Pienso en la delicadeza de cada imagen que se nos presenta. En cómo la cámara se sostiene, el tiempo que haga falta, en el detalle de cuerpos, eventos y rostros. Intento suponer que allí hay una curiosidad, una conmoción, un gusto. Algo que mueve al cuerpo que filma. “Mi papá filmaba todo el tiempo” dice la voz en off. 

Jaime, el papá de Comedi, es quien sostiene la filmadora en los primeros minutos del filme. Su recorte, su perspectiva, su ojo en el mundo y con el mundo dan comienzo, abren la película. Una película que es tanto un recorrido, como un vínculo. Un recorrido por la mirada que Jaime posó en su hija (a lo largo de distintos videos familiares en viajes, actos escolares, festejos familiares, hoteles), un recorrido por la vida de Jaime antes de casarse, un recorrido por lo que quedó suspendido en el aire, por lo no dicho. Y al mismo tiempo, es un vínculo. O como me dijo L., una amiga que encuentra las palabras precisas, es un diálogo. Un diálogo entre las imágenes que ha dejado el padre, y las imágenes que propone y construye Comedi. Unas imágenes que intentan bocetar respuestas para los huecos de la historia en común. 

Cada vez que veo el filme (como si regresando a él, pudiera encontrar una respuesta a una pregunta que aún no me formulo) quedo capturada por lo que veo y escucho, como si la película ofreciera una gran mano abierta, repleta de frutas. Porque la película abre diversos caminos, y los hace cruzarse y alejarse, como en un zigzag. Por un lado, entrevistas a amigxs de Jaime que reconstruyen distintas experiencias transcurridas durante la última dictadura cívico-militar. Por otro lado, intentan responder a las preguntas sobre la identidad de Jaime. Hay algo de este tipo de documentales, con una sensibilidad e intimidad propias (diría documentales a carne viva), que me fascina. Me conmueve la importancia del relato. Un relato de aquellxs que lo quisieron a Jaime, un relato anclado en la memoria (que como tal, tiene sus propias fantasías, anhelos, tristezas, expectativas) de cada unx de quienes lo acompañaron en sus viajes, festejos, y decisiones. Me atrapa pensar cómo el duelo, la pérdida, puede atravesarse oyendo historias sobre el padre al que se duela. Un padre que por momentos pareciera tan cercano, con esa cámara y esos gestos de amor en las filmaciones; y por otros, tan en otro plano, en otra vida. 

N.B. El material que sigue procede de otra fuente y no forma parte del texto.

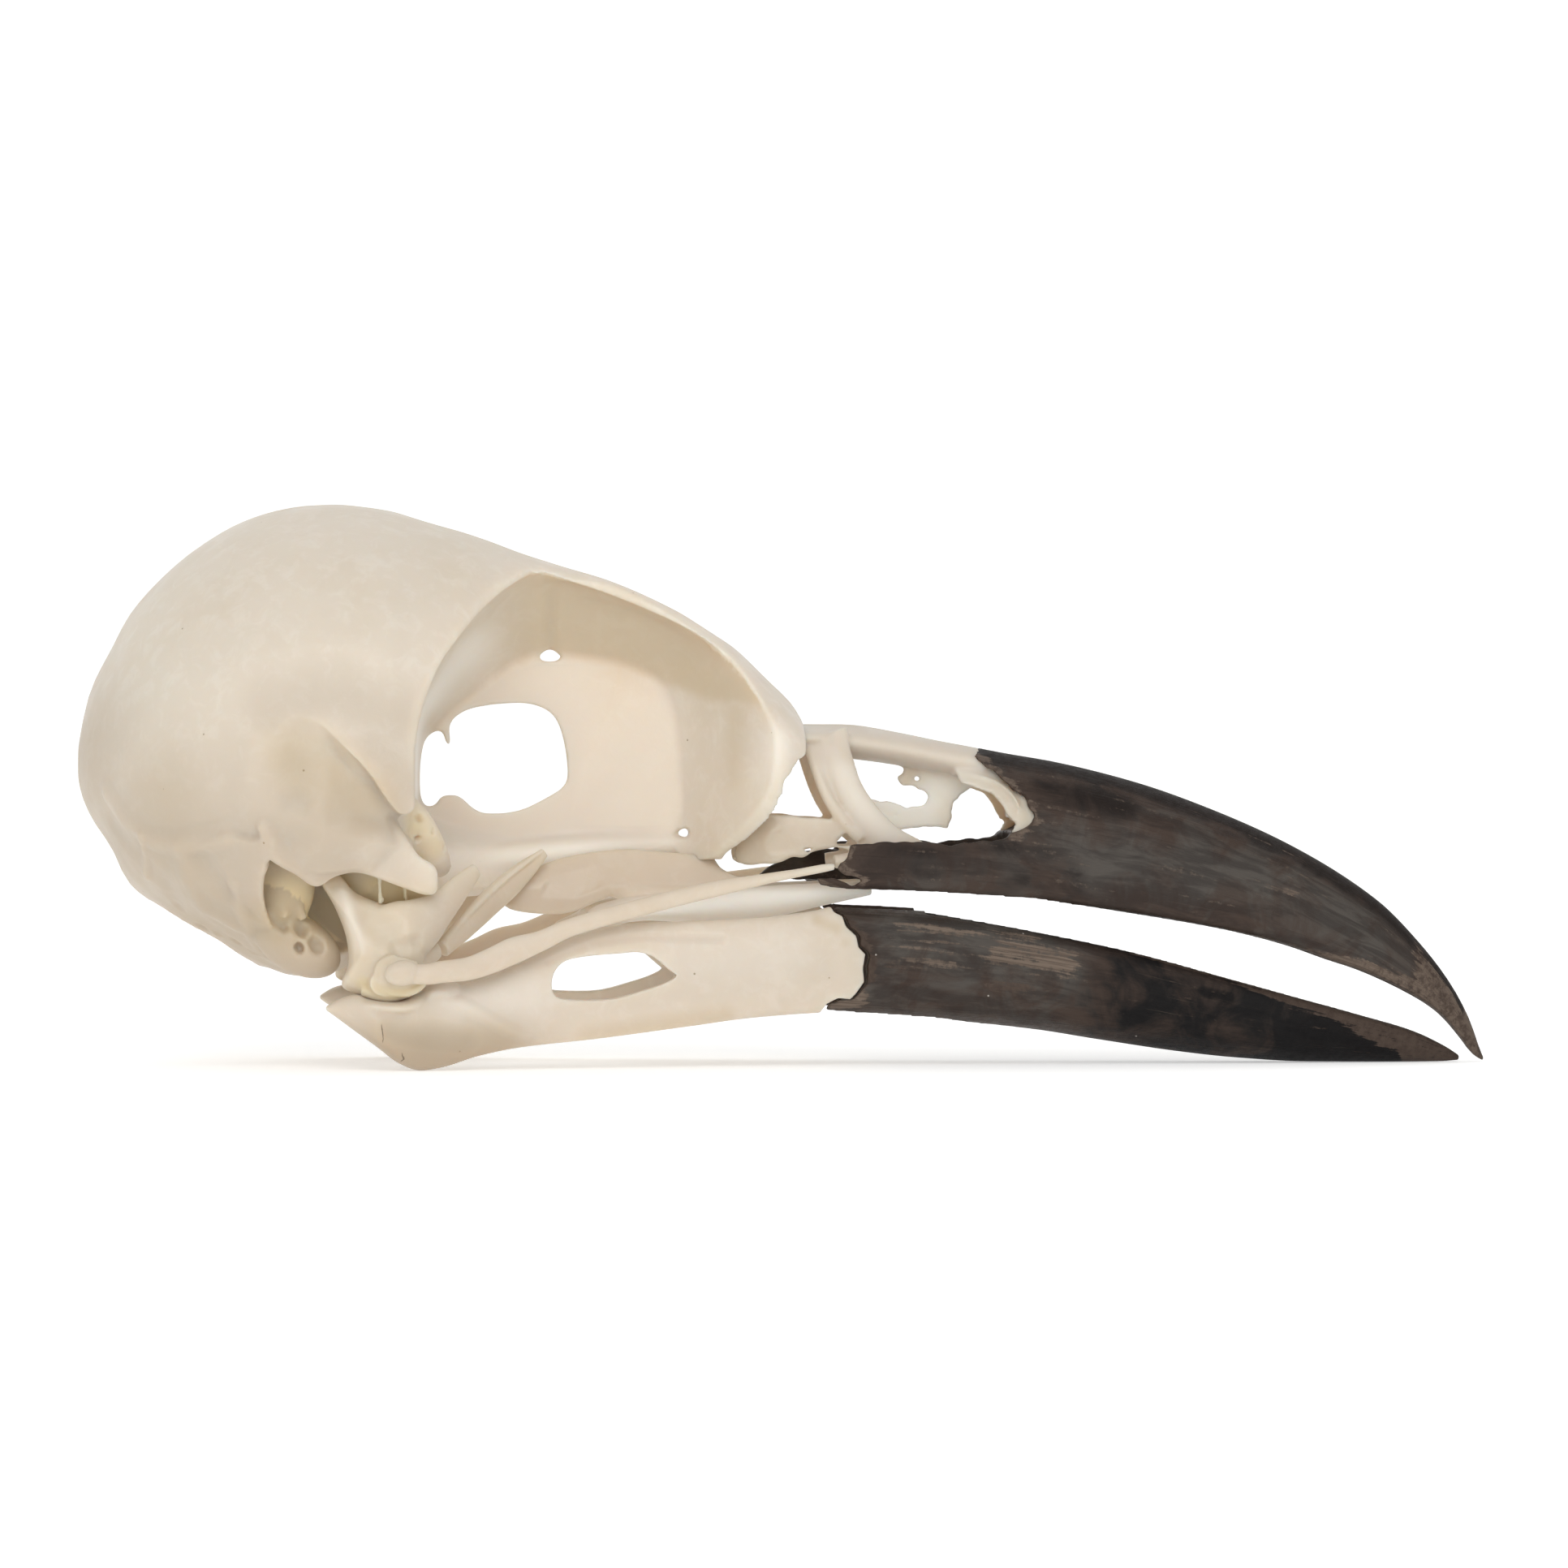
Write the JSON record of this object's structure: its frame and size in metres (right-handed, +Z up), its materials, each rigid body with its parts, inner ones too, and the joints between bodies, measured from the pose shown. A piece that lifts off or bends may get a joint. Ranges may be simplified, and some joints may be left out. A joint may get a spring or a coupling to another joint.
{
  "type": "magpie skull",
  "caption": "Cleaned bird skull with a rounded braincase, large eye sockets, slender jaws and a long curved horn bill, resting on its lower jaw.",
  "frame": {"origin": "middle of the outline on the table: x and y midway along the whole skull, z at the table", "axes": "+X toward the bill tip, +Y toward the bird's left side, +Z up"},
  "size_m": [0.062, 0.0248, 0.0245],
  "materials": {
    "bone": "cleaned cream bone, dull to satin",
    "horn": "brown-black bill horn, soft sheen with fine lengthwise streaks"
  },
  "bodies": {
    "root": {"cranium": "bone", "upper_jaw": "bone", "upper_bill_sheath": "horn", "lower_bill_sheath": "horn", "quadrate_left": "bone", "quadrate_right": "bone", "jugal_left": "bone", "jugal_right": "bone", "pterygoid_left": "bone", "pterygoid_right": "bone", "palatine_left": "bone", "palatine_right": "bone", "mandible_ramus_left": "bone", "mandible_ramus_right": "bone"}
  },
  "joints": []
}
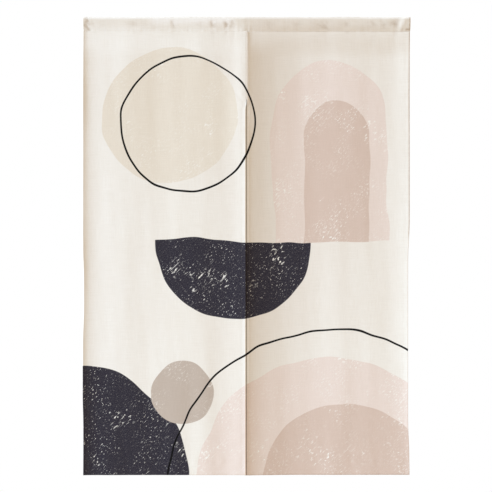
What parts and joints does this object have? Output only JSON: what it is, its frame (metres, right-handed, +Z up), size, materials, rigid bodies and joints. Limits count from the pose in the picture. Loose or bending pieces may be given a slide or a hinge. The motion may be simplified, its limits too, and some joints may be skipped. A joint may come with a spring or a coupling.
{
  "type": "doorway curtain",
  "caption": "Split doorway curtain of printed cloth, with an open rod pocket along its top and its panels sewn together above a centre slit.",
  "frame": {"origin": "middle of the top edge, where the pocket is folded over, midway between its front and its back", "axes": "+Z up along the drop, +X to the right along the top edge as the front is seen, and the front faces -Y"},
  "size_m": [0.8561, 0.0212, 1.1993],
  "materials": {
    "printed_cloth": "matte plain weave of cotton and linen, cream, printed with soft shapes in charcoal, beige, blush and taupe"
  },
  "bodies": {
    "root": {"rod_pocket": "printed_cloth", "left_panel": "printed_cloth", "right_panel": "printed_cloth"}
  },
  "joints": []
}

Decía película a carne viva porque pareciera encarnar un legado. El padre que todo lo filma se accidenta el mismo día que Agustina usa la cámara por primera vez. Y la usa para retratarlo a él y a su madre, bailando juntxs. La cámara como un objeto de amor, de dulzura. Mientras veía esa escena, escribí en un margen “Filmar a alguien es un gesto de amor” Requiere dulzura, delicadeza, una mirada amorosa. Quizás no siempre, pero sí en este retrato de un papá que ya no está. Y se extraña.